RS: Qual transformação social gostaria de ver em nossa sociedade brasileira e mundial?
R: Equidade de gênero e erradicação de toda e qualquer forma de violência contra mulheres, LGBTQIA+ e crianças, mormente a violência física, psicológica e sexual, que são aviltantes e deixam marcas eternas. Acredito que isso só será possível por meio de educação e de políticas públicas efetivas de autonomia e empoderamento feminino, bem como de prevenção aos abusos sexuais e acolhimentos e escutas especializadas, sem vitimização, desde a primeira infância.
RS: Como a Dra. Rafhaella Cardoso – Advogada Criminalista – gostaria de ser lembrada?
R: Como uma pessoa corajosa, sem medo de ser feliz, uma mulher empoderada, resiliente, autêntica, empática, e que, na maioria das vezes, procurou fazer das suas crises e dificuldades diárias, verdadeiros trampolins para novos dias melhores. Como uma mulher grata à Deus e às experiências desta vida.
RS: Qual a maior lição que você, como Advogada Criminalista e Professora de Ciências Criminais, pode ensinar a alguém?

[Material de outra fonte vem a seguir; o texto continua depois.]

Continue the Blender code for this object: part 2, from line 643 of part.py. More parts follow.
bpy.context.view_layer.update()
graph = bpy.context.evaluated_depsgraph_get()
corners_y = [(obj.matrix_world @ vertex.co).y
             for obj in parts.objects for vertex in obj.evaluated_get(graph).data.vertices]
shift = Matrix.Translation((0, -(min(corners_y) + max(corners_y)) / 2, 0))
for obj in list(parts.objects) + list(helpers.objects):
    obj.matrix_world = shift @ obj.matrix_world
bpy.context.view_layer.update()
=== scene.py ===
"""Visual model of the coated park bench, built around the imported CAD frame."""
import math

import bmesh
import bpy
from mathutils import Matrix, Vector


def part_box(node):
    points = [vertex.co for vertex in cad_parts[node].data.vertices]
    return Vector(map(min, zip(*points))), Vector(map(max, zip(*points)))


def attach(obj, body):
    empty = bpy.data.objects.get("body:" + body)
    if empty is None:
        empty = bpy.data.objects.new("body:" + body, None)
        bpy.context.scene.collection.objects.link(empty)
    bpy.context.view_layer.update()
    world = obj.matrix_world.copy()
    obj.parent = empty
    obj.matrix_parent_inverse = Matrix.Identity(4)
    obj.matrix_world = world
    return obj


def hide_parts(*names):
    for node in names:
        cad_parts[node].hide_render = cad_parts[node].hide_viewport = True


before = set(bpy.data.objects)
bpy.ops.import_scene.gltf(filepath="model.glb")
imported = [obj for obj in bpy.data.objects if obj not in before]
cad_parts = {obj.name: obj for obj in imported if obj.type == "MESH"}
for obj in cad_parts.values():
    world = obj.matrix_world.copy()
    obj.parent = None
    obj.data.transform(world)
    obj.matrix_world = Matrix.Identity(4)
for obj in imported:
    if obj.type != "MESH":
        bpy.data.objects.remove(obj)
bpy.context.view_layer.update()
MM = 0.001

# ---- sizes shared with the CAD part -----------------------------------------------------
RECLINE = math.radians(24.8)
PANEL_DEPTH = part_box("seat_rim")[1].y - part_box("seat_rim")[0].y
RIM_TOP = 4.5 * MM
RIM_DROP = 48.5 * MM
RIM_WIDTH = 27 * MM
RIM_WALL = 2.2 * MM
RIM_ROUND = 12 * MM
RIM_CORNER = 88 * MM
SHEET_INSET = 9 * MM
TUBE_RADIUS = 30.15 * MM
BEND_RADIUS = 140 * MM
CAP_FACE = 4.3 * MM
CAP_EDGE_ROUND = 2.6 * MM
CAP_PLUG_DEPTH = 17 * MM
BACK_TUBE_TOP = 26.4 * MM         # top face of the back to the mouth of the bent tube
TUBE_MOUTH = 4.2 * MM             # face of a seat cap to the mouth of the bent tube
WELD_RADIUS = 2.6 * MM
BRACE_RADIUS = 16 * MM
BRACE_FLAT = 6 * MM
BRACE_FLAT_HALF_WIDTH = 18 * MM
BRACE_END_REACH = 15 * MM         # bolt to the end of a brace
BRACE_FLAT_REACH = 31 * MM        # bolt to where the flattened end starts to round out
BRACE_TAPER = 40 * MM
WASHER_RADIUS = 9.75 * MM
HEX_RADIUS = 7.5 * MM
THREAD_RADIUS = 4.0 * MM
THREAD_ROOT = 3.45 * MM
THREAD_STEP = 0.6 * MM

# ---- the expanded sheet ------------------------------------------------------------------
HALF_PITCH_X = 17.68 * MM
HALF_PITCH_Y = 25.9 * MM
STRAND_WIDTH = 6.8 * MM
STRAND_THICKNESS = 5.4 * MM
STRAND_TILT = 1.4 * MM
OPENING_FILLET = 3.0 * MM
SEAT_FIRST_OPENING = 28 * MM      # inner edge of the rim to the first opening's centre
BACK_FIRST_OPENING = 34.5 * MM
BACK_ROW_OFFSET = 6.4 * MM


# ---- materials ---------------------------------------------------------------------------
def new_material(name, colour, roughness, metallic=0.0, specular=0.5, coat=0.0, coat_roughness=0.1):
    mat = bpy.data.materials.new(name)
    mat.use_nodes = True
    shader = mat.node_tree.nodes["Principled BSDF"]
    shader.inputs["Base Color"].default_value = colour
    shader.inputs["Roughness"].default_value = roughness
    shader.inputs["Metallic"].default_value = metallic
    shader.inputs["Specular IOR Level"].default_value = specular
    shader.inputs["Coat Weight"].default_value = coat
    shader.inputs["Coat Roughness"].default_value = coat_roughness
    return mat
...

R: Tudo é efêmero. Estamos de passagem. No caminhar da vida podemos focar nas pedras ou nas flores que aparecem no nosso caminho, eu preferi olhar para as flores. E acredito que, diariamente, esse é o nosso maior desafio: buscar aceitar a nós mesmos e às nossas circunstâncias. Ser grato a tudo que nos ocorreu até chegarmos aonde chegamos, todas as flores e pedras no nosso caminho. Sem elas não teríamos chegado a lugar algum. O autoconhecimento e o autoamor nos ensinam o quanto podemos deixar algo genuinamente nosso e especial na vida das pessoas com quem convivemos.